Retrato sin adornos de dos creadoras
Lola y Aretha, modelos de nada
Idealizar una vida es una forma de agrandar la brecha personal, la que hace que ante una artista hablemos más de sus anécdotas vitales que de su obra
Silvia Cruz Lapeña
Periodista y Jefa de Actualidad en Vanity Fair
Silvia Cruz Lapeña
Lola Flores era única, pero lo repetimos tanto que no quiere decir nada. Pasa con lo que se dice solo con el corazón, como si la admiración no pudiera tener límites y salir de la cabeza. La Faraona protagoniza el trabajo reconocido este año con el Premio de Investigación del Flamenco Ciudad de Jerez. Es obra de la catedrática de antropología de la Universidad de Sevilla Cristina Cruces Roldán y se titula 'Ni canta... ¿ni baila? El baile flamenco de Lola Flores en la cinematografía de la hispanidad (1953-1956)'. El análisis sobre cómo la intérprete de 'Pena, penita, pena' incorporó los elementos de la danza jonda a sus actuaciones, lleva a afirmar a la investigadora que la jerezana se convirtió "en el icono visual del flamenco" y "en embajadora cañí" al otro lado del Atlántico.
Tuvo más méritos, claro, y no pocos quedaron tapados por la prensa rosa.

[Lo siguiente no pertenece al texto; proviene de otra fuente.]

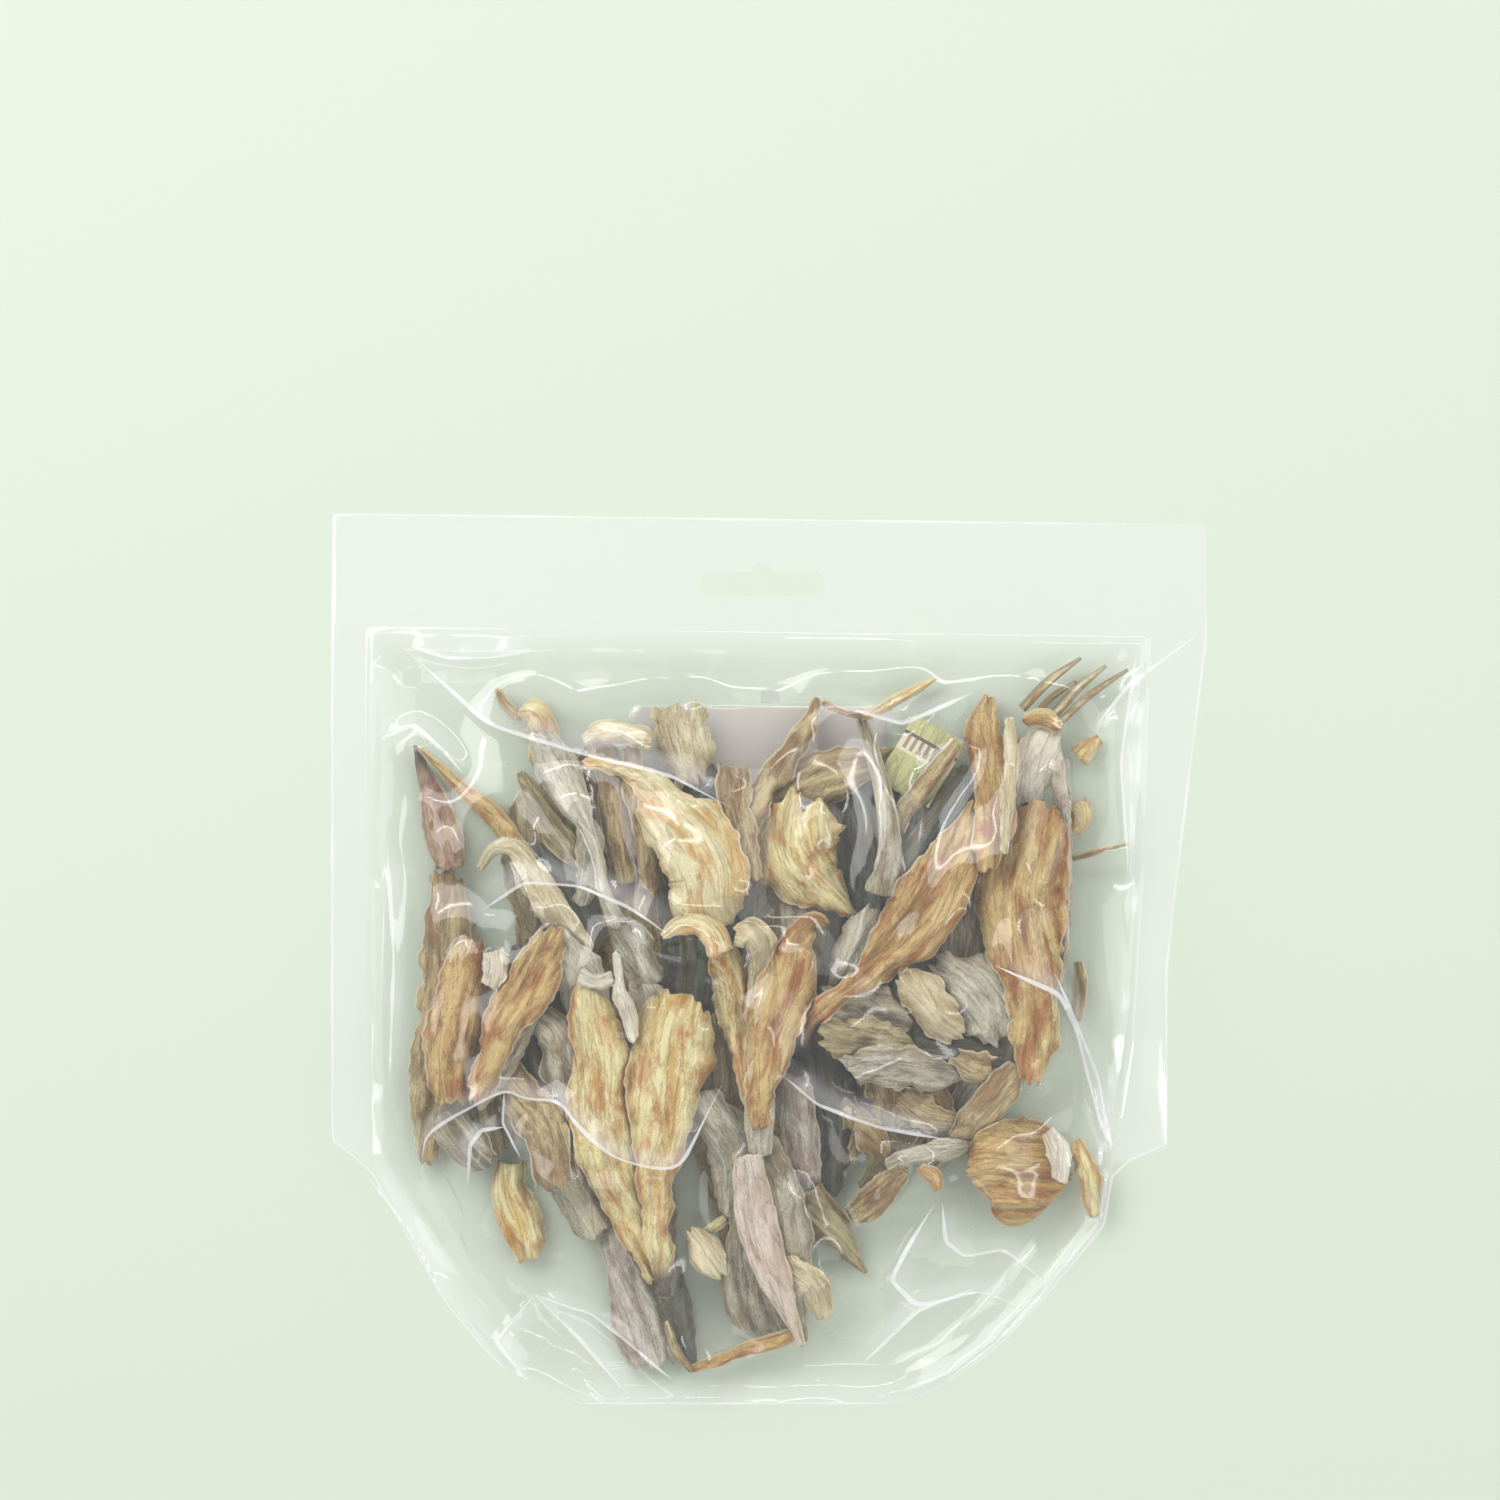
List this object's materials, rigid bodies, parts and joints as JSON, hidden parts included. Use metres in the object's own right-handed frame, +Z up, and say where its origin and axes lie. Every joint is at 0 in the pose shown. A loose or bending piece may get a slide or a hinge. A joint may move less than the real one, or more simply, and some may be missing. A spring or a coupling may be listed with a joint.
{
  "type": "bag of dried gurnard",
  "caption": "Clear film hang bag of curled dried gurnard fillets, skins and tails, lying flat, with a slotted header and a sticker on its back.",
  "frame": {"origin": "on the surface the bag lies on, under the centre of its bounding box", "axes": "+Z up through the bag's thickness, +Y towards the header with the hanging slot, +X to the right as the shown side is seen"},
  "size_m": [0.2244, 0.2284, 0.0301],
  "materials": {
    "clear_film": "clear glossy film with creases",
    "label_paper": "matt back of a sticker",
    "dried_flesh": "matt, fibrous, golden brown",
    "dried_skin": "satin, leathery, grey brown",
    "slip_paper": "matt yellow green paper"
  },
  "bodies": {
    "root": {"bag": "clear_film", "back_label": "label_paper"}
  },
  "joints": []
}
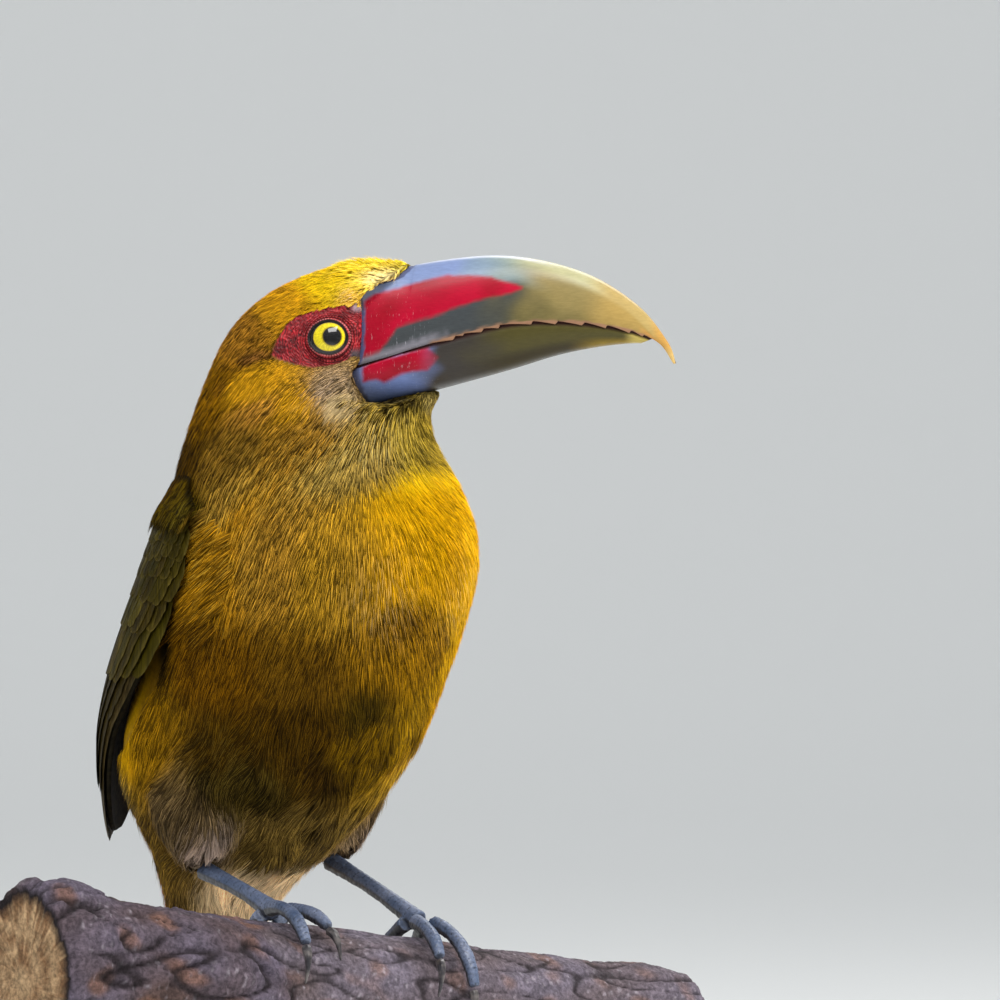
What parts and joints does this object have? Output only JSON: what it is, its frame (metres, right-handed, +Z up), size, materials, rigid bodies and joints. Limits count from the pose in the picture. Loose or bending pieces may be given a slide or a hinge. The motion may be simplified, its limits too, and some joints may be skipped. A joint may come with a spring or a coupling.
{
  "type": "perched saffron toucanet model",
  "caption": "Life-size still model of a saffron toucanet with its head turned, gripping a short cut branch that a rod holds over a round display base.",
  "frame": {"origin": "centre of the underside of the stand's base", "axes": "+Z up; the bird's body faces -Y, its left side is +X and its head is turned to its left"},
  "size_m": [0.214, 0.176, 0.3222],
  "materials": {
    "plumage_saffron": "soft feathers, matt",
    "plumage_crown": "soft feathers, matt",
    "plumage_wing": "firm olive-brown feathers, slight sheen",
    "plumage_tail": "firm dark olive feathers, slight sheen",
    "plumage_thigh": "loose down, matt",
    "bill_horn": "smooth horn, glossy",
    "bill_horn_lower": "smooth horn, satin",
    "eye": "wet gloss",
    "leg_scales": "scaled skin, satin",
    "claw_horn": "horn, satin",
    "bark": "rough weathered bark",
    "stand_wood": "dark oiled wood, satin",
    "stand_steel": "brushed"
  },
  "bodies": {
    "root": {"trunk": "plumage_saffron", "neck": "plumage_saffron", "head": "plumage_crown", "bill_upper": "bill_horn", "bill_lower": "bill_horn_lower", "eye_left": "eye", "eye_right": "eye", "wing_left": "plumage_wing", "wing_right": "plumage_wing", "tail": "plumage_tail", "thigh_left": "plumage_thigh", "thigh_right": "plumage_thigh", "tarsus_left": "leg_scales", "tarsus_right": "leg_scales", "toe_left_1": "leg_scales", "toe_left_2": "leg_scales", "toe_left_3": "leg_scales", "toe_left_4": "leg_scales", "toe_right_1": "leg_scales", "toe_right_2": "leg_scales", "toe_right_3": "leg_scales", "toe_right_4": "leg_scales", "claw_left_1": "claw_horn", "claw_left_2": "claw_horn", "claw_left_3": "claw_horn", "claw_left_4": "claw_horn", "claw_right_1": "claw_horn", "claw_right_2": "claw_horn", "claw_right_3": "claw_horn", "claw_right_4": "claw_horn", "perch": "bark", "stand_rod": "stand_steel", "stand_collar": "stand_steel", "stand_base": "stand_wood"}
  },
  "joints": []
}
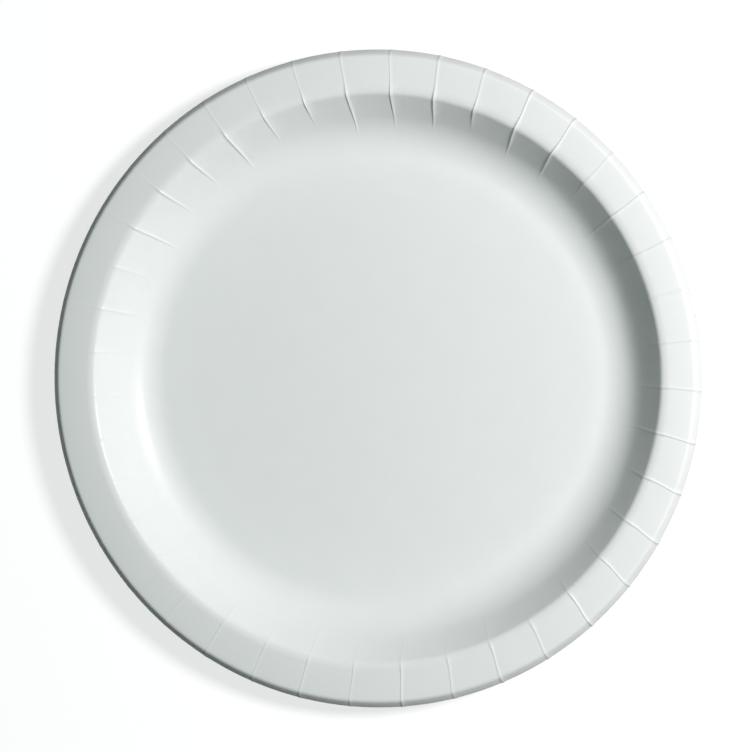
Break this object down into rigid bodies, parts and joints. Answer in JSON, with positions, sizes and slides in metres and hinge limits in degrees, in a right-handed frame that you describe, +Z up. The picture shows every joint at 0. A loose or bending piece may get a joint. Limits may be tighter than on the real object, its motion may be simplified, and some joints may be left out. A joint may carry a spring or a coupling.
{
  "type": "paper plate",
  "caption": "Round disposable plate of pressed white paperboard with a flat bottom, sloping wall, broad crimped flange and rolled-down lip.",
  "frame": {"origin": "On the table under the middle of the flat bottom; the underside of the bottom lies in Z = 0.", "axes": "+Z is up, out of the hollow side, along the axis of the plate. +X and +Y lie in the table plane; the first crimp stands 5.7 degrees from +X."},
  "size_m": [0.219, 0.219, 0.0157],
  "materials": {
    "board": "white coated paperboard, smooth with a low sheen"
  },
  "bodies": {
    "root": {"plate": "board"}
  },
  "joints": []
}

Pero también por una frase que nunca nadie escribió en 'The New York Times': "Ni canta ni baila. No se la pierdan". Así se convirtió en una paradoja capaz de exorcizar las cobardías que los demás cometemos al no decir lo que pensamos o no hacer lo que sentimos. Eso es lo que simbolizó, no lo que valía. Parte de su verdadero valor está en las páginas de Cruces, que no obvia que la jerezana fue una máquina de poses y titulares, pero la honra sacando a la superficie su aportación al modelo de mujer artista que propuso; su conocimiento de los palos del flamenco y los elementos que avalan que en su arte había saber, no solo gracejo, márketing y frases célebres.
Claro que Lola contribuyó al ruido que tapó su talento y no cuesta imaginarla secundando la frase final de 'El hombre que mató a Liberty Valance': "Cuando la leyenda se convierte en hecho, imprime la leyenda". Algo así le dijo Aretha Franklin a David Ritz, autor de sus memorias. Las publicó en 1999, pero en el 2014, él quiso probar una versión que se acercara más a la realidad y escribió una biografía que hoy edita en español Libros del Kultrum. La diva no la autorizó: "Mi vida me pertenece", argumentó sin aceptar que siendo quien era, eso no era así del todo.
¿Sirve de algo saber que la mujer que convirtió 'Respect' en un himno feminista ocultó la existencia de una hermana que tuvo su padre fuera del matrimonio con una niña de 12 años? Puestos en contexto, ese y otros detalles explican algunas cosas, muchas más que la versión edulcorada, cercenada o de parte. Y no se trata de juzgarlas: sería sano dejar de convertir en un modelo a toda mujer que destaca, pues hay que ser muy plana para servir de ejemplo, y no lo eran ni Aretha ni Lola ni tantas otras.
Opacar el talento con datos biográficos llamativos e irrelevantes e idealizar una vida son formas de agrandar la brecha personal, la que hace que ante una artista hablemos más de sus anécdotas vitales que de su obra, que queda así en segundo plano. La que nos hace interesarnos más en lo que les pasó que en lo que hicieron, tratándolas, a pesar de ser creadoras, como sujetos pasivos.
Franklin y Flores tenían sus motivos para hacerlo. Pero quienes las observan y las explican al resto del mundo –periodistas, académicos, escritores– deberíamos hacer como Ritz y Cruces: despojarlas de caretas prestadas o elegidas, ahondar en sus aportaciones sin reducirlas ni aumentarlas y adornarlas no solo de volantes y purpurina, sino con sus circunstancias y un contexto. A nadie se favorece con la verdad. Primero, porque no existe. Segundo, porque siempre duele. Pero sí con el rigor, menos escurridizo y más humano.